(GIVEN TASK)
Set down the material below in full, matching it exactly.

(THE INPUT)
★ ★ ★ ★
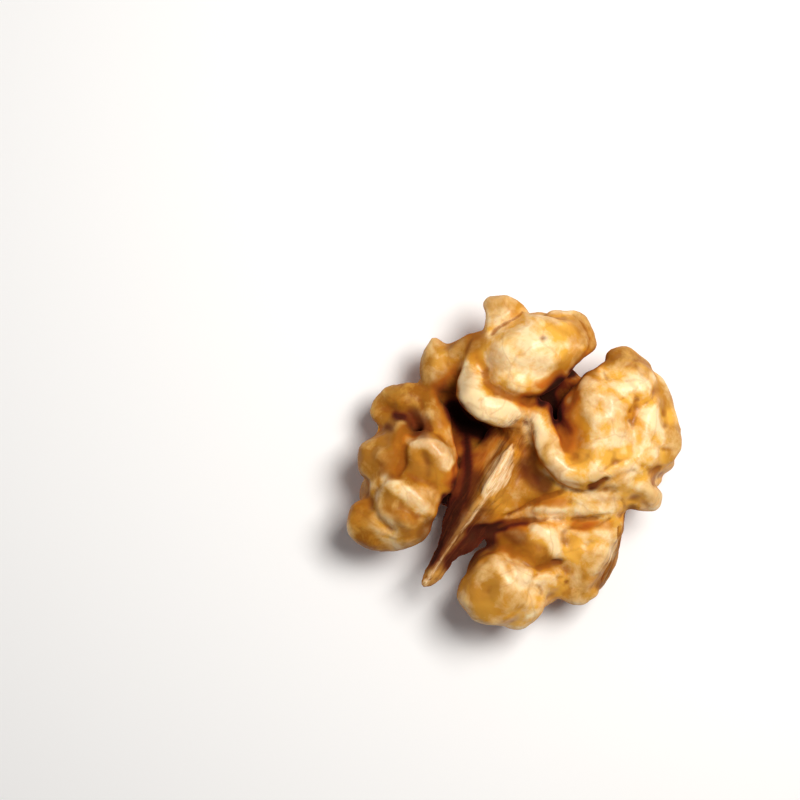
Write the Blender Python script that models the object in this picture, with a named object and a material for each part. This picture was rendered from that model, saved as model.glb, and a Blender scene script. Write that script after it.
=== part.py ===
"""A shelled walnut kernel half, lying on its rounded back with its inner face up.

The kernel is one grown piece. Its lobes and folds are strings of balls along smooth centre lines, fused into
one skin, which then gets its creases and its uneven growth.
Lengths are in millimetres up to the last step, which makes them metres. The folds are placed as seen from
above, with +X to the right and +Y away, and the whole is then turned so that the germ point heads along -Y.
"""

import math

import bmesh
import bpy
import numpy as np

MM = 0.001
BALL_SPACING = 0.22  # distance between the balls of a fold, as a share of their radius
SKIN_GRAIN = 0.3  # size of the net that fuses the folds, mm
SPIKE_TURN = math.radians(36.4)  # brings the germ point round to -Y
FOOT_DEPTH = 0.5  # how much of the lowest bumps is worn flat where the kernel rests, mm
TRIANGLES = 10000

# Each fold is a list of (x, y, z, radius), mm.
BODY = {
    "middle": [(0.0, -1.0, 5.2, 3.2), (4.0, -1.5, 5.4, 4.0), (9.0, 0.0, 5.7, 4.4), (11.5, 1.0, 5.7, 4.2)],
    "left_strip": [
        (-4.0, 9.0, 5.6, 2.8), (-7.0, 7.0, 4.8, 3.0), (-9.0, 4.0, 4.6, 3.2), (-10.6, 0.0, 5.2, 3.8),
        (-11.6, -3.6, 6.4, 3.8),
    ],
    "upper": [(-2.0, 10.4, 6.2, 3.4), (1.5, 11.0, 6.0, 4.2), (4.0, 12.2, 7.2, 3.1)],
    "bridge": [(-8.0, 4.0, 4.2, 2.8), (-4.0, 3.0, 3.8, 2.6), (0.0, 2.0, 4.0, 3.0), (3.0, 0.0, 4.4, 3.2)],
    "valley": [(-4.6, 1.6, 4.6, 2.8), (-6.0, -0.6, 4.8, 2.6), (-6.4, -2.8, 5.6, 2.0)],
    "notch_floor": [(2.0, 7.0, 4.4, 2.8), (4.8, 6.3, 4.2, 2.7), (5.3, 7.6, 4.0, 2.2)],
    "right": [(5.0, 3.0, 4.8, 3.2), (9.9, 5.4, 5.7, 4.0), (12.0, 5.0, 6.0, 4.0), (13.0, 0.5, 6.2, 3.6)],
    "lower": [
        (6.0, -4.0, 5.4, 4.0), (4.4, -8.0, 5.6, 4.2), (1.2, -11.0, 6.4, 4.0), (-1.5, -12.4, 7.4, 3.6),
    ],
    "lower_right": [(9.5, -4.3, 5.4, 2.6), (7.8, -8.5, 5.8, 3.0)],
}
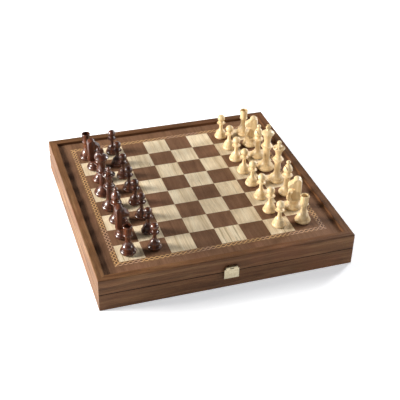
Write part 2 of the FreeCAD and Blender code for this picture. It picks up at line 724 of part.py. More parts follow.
★ ★ ★ ★
(WRITTEN SOLUTION)
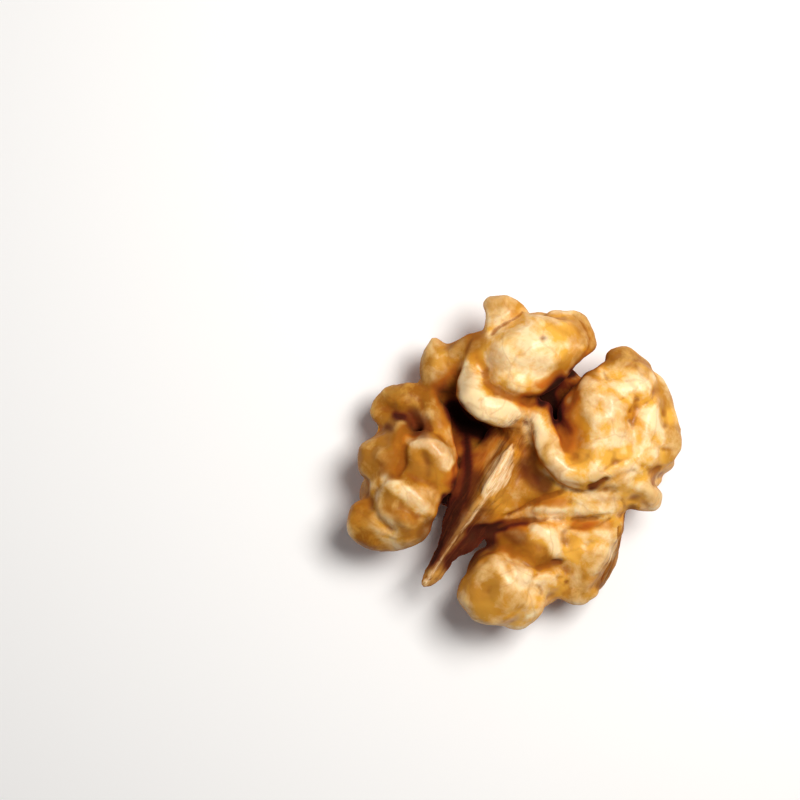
Write the Blender Python script that models the object in this picture, with a named object and a material for each part. This picture was rendered from that model, saved as model.glb, and a Blender scene script. Write that script after it.
=== part.py ===
"""A shelled walnut kernel half, lying on its rounded back with its inner face up.

The kernel is one grown piece. Its lobes and folds are strings of balls along smooth centre lines, fused into
one skin, which then gets its creases and its uneven growth.
Lengths are in millimetres up to the last step, which makes them metres. The folds are placed as seen from
above, with +X to the right and +Y away, and the whole is then turned so that the germ point heads along -Y.
"""

import math

import bmesh
import bpy
import numpy as np

MM = 0.001
BALL_SPACING = 0.22  # distance between the balls of a fold, as a share of their radius
SKIN_GRAIN = 0.3  # size of the net that fuses the folds, mm
SPIKE_TURN = math.radians(36.4)  # brings the germ point round to -Y
FOOT_DEPTH = 0.5  # how much of the lowest bumps is worn flat where the kernel rests, mm
TRIANGLES = 10000

# Each fold is a list of (x, y, z, radius), mm.
BODY = {
    "middle": [(0.0, -1.0, 5.2, 3.2), (4.0, -1.5, 5.4, 4.0), (9.0, 0.0, 5.7, 4.4), (11.5, 1.0, 5.7, 4.2)],
    "left_strip": [
        (-4.0, 9.0, 5.6, 2.8), (-7.0, 7.0, 4.8, 3.0), (-9.0, 4.0, 4.6, 3.2), (-10.6, 0.0, 5.2, 3.8),
        (-11.6, -3.6, 6.4, 3.8),
    ],
    "upper": [(-2.0, 10.4, 6.2, 3.4), (1.5, 11.0, 6.0, 4.2), (4.0, 12.2, 7.2, 3.1)],
    "bridge": [(-8.0, 4.0, 4.2, 2.8), (-4.0, 3.0, 3.8, 2.6), (0.0, 2.0, 4.0, 3.0), (3.0, 0.0, 4.4, 3.2)],
    "valley": [(-4.6, 1.6, 4.6, 2.8), (-6.0, -0.6, 4.8, 2.6), (-6.4, -2.8, 5.6, 2.0)],
    "notch_floor": [(2.0, 7.0, 4.4, 2.8), (4.8, 6.3, 4.2, 2.7), (5.3, 7.6, 4.0, 2.2)],
    "right": [(5.0, 3.0, 4.8, 3.2), (9.9, 5.4, 5.7, 4.0), (12.0, 5.0, 6.0, 4.0), (13.0, 0.5, 6.2, 3.6)],
    "lower": [
        (6.0, -4.0, 5.4, 4.0), (4.4, -8.0, 5.6, 4.2), (1.2, -11.0, 6.4, 4.0), (-1.5, -12.4, 7.4, 3.6),
    ],
    "lower_right": [(9.5, -4.3, 5.4, 2.6), (7.8, -8.5, 5.8, 3.0)],
}
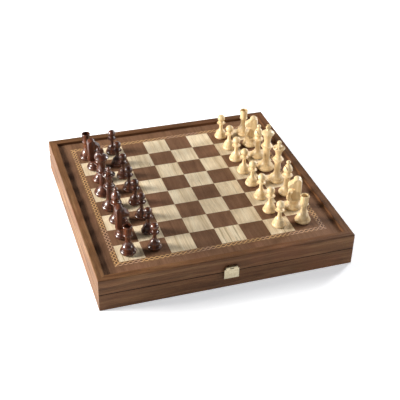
Write part 2 of the FreeCAD and Blender code for this picture. It picks up at line 724 of part.py. More parts follow.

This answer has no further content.